Undergraduate students' understanding of the contraposition equivalence rule in symbolic and verbal contexts

Stylianides, A. J., Stylianides, G. J., & Philippou, G. N.


ABSTRACT.
Literature suggests that the type of context wherein a task is placed relates to students’ performance and solution strategies. In the particular domain of logical thinking, there is the belief that students have less difficulty reasoning in verbal than in logically equivalent symbolic tasks. Thus far, this belief has remained relatively unexplored in the domain of teaching and learning of mathematics, and has not been examined with respect to students’ major field of study. In this study, we examined the performance of 95 senior undergraduate mathematics and education majors in symbolic and verbal tasks about the contraposition equivalence rule. The selection of two different groups of participants allowed for the examination of the hypothesis that students’ major may influence the relation between their performance in tasks about contraposition and the context (symbolic/verbal) wherein this is placed. The selection of contraposition equivalence rule also addressed a gap in the body of research on undergraduate students’ understanding of proof by contraposition.

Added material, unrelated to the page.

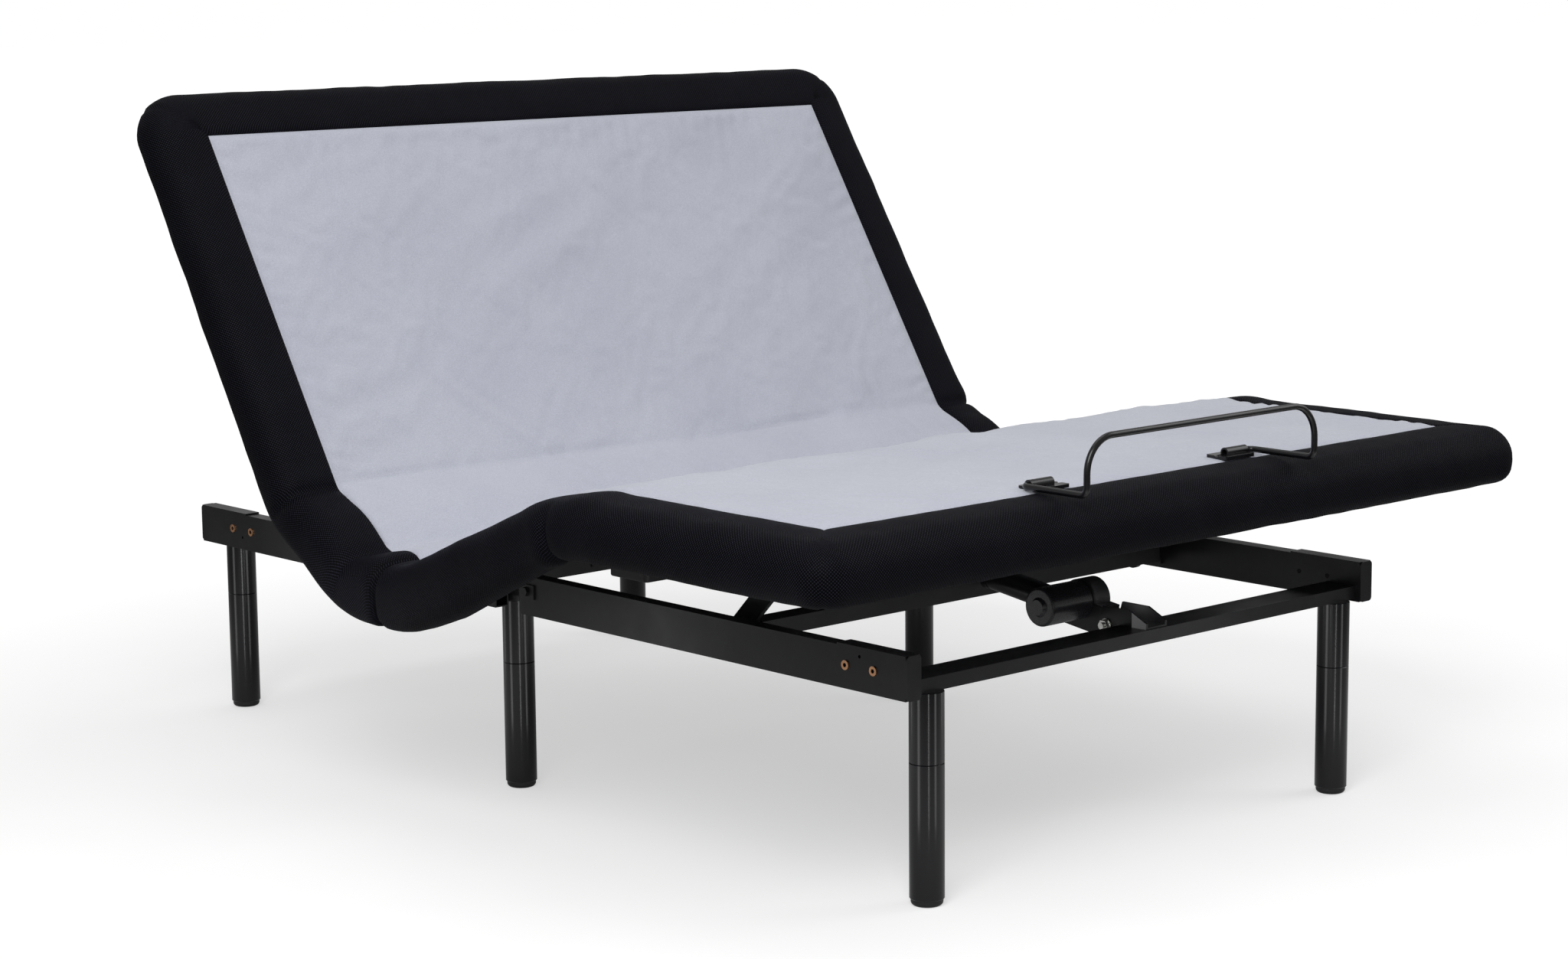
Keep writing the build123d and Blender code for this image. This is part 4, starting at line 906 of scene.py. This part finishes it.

The analysis was based on written responses of all participants to specially developed tasks and on semi-structured interviews with 11 subjects. The findings showed different variations in the performance of each of the two groups in the two contexts. While education majors performed significantly better in the verbal than in the symbolic tasks, mathematics majors’ performance showed only modest variations. The results call for both major- and context- specific considerations of students’ understanding of logical principles, and reveal the complexity of the system of factors that influence students’ logical thinking.